Ross and Norma Williams will adorn their jackets with hand-made felt poppies for the Oak Bay cenotaph ceremony this Remembrance Day.

They were gifted to them by young Scouts and Guides in Europe.

“I’ll keep it forever. It’s just darling,” said Norma.

The hand-made poppies were handed out during the May 3 naming of a Belgian street after Ross’s father, a man he never met.

Horace (Harry) Palmer Williams was raised in Victoria and married Gwendolyn Addison in 1937. He enlisted in the Canadian Scottish Regiment July 30, 1940 and served until May 12, 1941 before joining the South Saskatchewan Regiment, Sept. 18, 1942.

He became second lieutenant in April 1942, captain in October 1943 and major by August 1944.

Williams got leave to travel home and meet his son, Ross, born July 3, 1942. He saw the newborn only through the nursery window before returning to training in Calgary the next day.

Later that month he arrived in the UK and with his cohorts travelled north.

Ross’s mother, Gwendolyn, learned of her husband’s death on her birthday, Oct. 17, 1944. He’d been gunned down by a tank in a street in Brecht, Belgium.

Brecht resident Wally Schoof’s grandparents told him many stories of that battle just outside their home and they tended the roadside grave of Ross’s father. Schoof, a Second World War historian who collects memorabilia for his basement museum, worked tirelessly to have a memorial that now marks the land near the battle site.

Ross and Norma were on hand for the spring ceremony to rename the street Harry Williams Lane, on the former battlefield of the Battle of Lochtenberg – a stone’s throw from where Ross’s father lay buried for years.

The ceremony featured flags – hand-created by the same children – adorning the dais in the church where the ceremony took place out of the rain.

Afterward they traipsed across the adjacent park to unveil the street sign on the far side. There they slid a Saskatchewan flag from the sign bearing his name amid gardens planted in red and white and flags flying to represent Canada and Britain.

“It was an amazing trip,” Ross said. “After the ceremony we did a tour of the battle fields. That was interesting.”

The avid historian Schoof filled a bus with those willing to spend these 90 minutes picking his brain about local battlefields.

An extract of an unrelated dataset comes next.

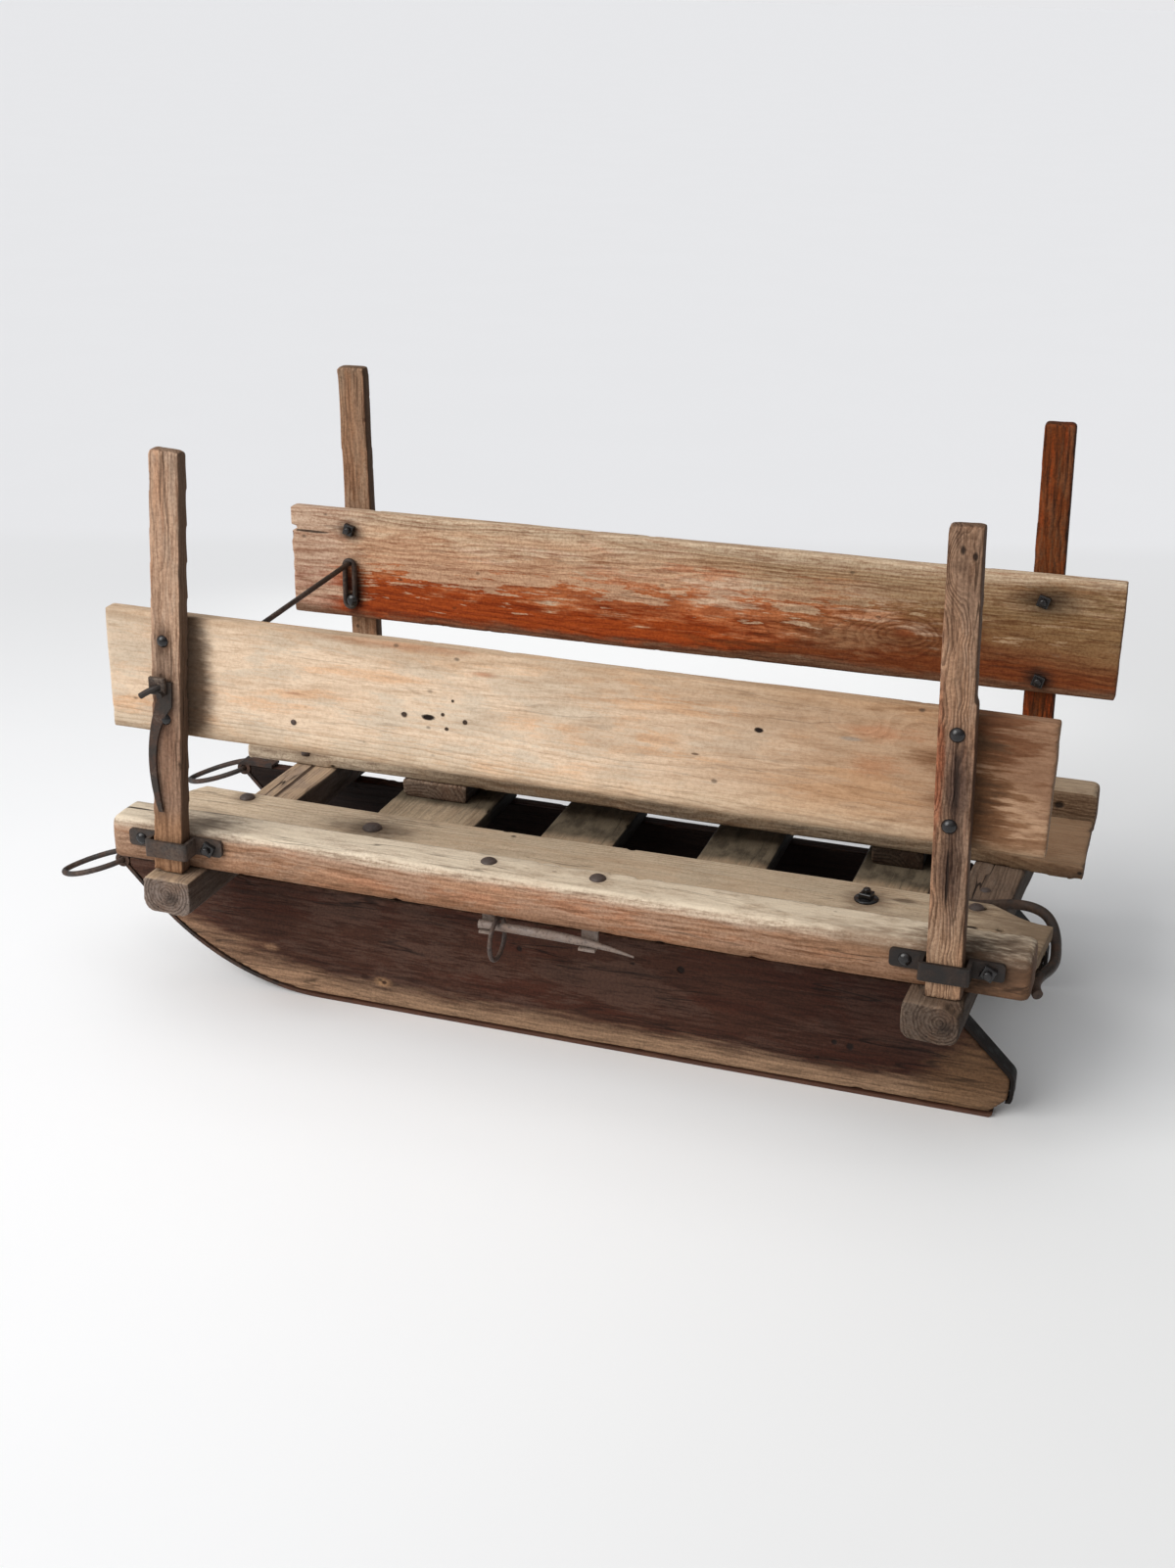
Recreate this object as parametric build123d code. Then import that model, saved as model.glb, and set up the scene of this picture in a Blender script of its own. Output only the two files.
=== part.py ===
from build123d import *
from math import cos, radians, sin, tan
import os

# Low wooden dog sled with two staked side boards.
# Millimetres, +X forward (runner tips), +Y to the sled's left, +Z up.
# X is measured from the middle of the left rail while the pieces are made;
# at the end the whole sled is moved so that the middle of its box is at X = 0.
# A pair of values in brackets is (left, right) unless its line says otherwise.

# Rails on top: an outer beam and an inner plank on each side
RAIL_L = 1000
RIGHT_RAIL_LONGER = 15
RIGHT_RAIL_BACK = 14
RAIL_OUT_Y = 243
BEAM_W = 50
BEAM_H = 48
BEAM_EDGE_R = 8
BEAM_UNDER_R = 2
BEAM_END_R = 9
PLANK_T = 17
PLANK_IN_Y = (62, 70)
PLANK_WAVE = 3
PLANK_FLARE = 15
PLANK_CORNER = 20
PLANK_WORN_L = 60
PLANK_WORN_W = 36
PLANK_HOLE_D = 8

# Runners: planks on edge, shod with flat iron
RUNNER_T = 22
RUNNER_TOP = 140
RUNNER_OUT_Y = 161
RUNNER_BEND_IN = 210
RUNNER_BEND_R = 290
RUNNER_BEND_DEG = 46
RUNNER_TAIL_IN = 16
RUNNER_TAIL_Z = 48
TAIL_BLUNT = 24
TAIL_RELIEF = 20
TAIL_R = 9
IRON_T = 4
SEAT = 0.3
SHOE_FOLD = 42
SHOE_STOP = 15
STRAP_SHORT = 6
EYE_R = 8.8

# Cross members lying on the runners; the skew sets the right ends further back
BOLSTER_W = 59
BOLSTER_END_Y = 279
BOLSTER_FRONT_IN = 92
BOLSTER_REAR_IN = 73
BOLSTER_FRONT_SKEW = 1.4
BOLSTER_REAR_SKEW = 3.4
BOLSTER_UNDER_R = 13
BOLSTER_EDGE_R = 5
CRACK_W = 4
CRACK_L = 230
CRACK_DEEP = 14
CHIP_W = 13
CHIP_H = 9
SLAT_T = 20
SLAT_EDGE = 1.5
SLAT_W = (127, 91, 85, 88)
SLAT_GAP = (79.5, 79, 97, 95, 34.5)
RISER_T = 22
RISER_L = (85, 60)
RISER_BACK = (9, 11)
RISER_IN = 2
RISER_OUT = 4

# Stakes and side boards
STAKE_W = 36
STAKE_T = 19
STAKE_BEVEL = 3.5
STAKE_TOP = (650, 640)
STAKE_FRONT_OFF = (5.6, 8.4)
STAKE_REAR_OFF = (-7.6, -0.4)
LEAN_FRONT = (-3.6, 1.5)
LEAN_REAR = (1.9, 1.4)
STEP_Z = 485
STEP_DEEP = 2.5
BOARD_T = 20
BOARD_EDGE_R = 2.5
BOARD_H = (134, 139)
BOARD_Z = (336, 329)
BOARD_PAST_FRONT = (-15.5, 7.5)
BOARD_PAST_REAR = (0.5, 3.5)
BOARD_TILT = (0.15, -0.38)
SPLIT_L = 58
SPLIT_W = 6
SPLIT_UP = 110
END_CRACK_L = 64
END_CRACK_W = 2.4
END_CRACK_UP = 56
GUIDE = 1.5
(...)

Ross even rode in a restored Second World War Canadian tank brought in for the ceremony.

“They asked if I was interested in going for a ride in it. I said you don’t have to ask me twice,” Ross said. “It was cool.”

The Oak Bay couple stayed a few days, long enough to learn tales from residents; stories handed down by their grandparents of the soldiers slinging a pint up the street, or the difficult times residents endured during the war.

“(Schoof) thought of everything. Just an amazing man,” Norma said. “It was everything we expected and more.”

“It was closure,” Ross said.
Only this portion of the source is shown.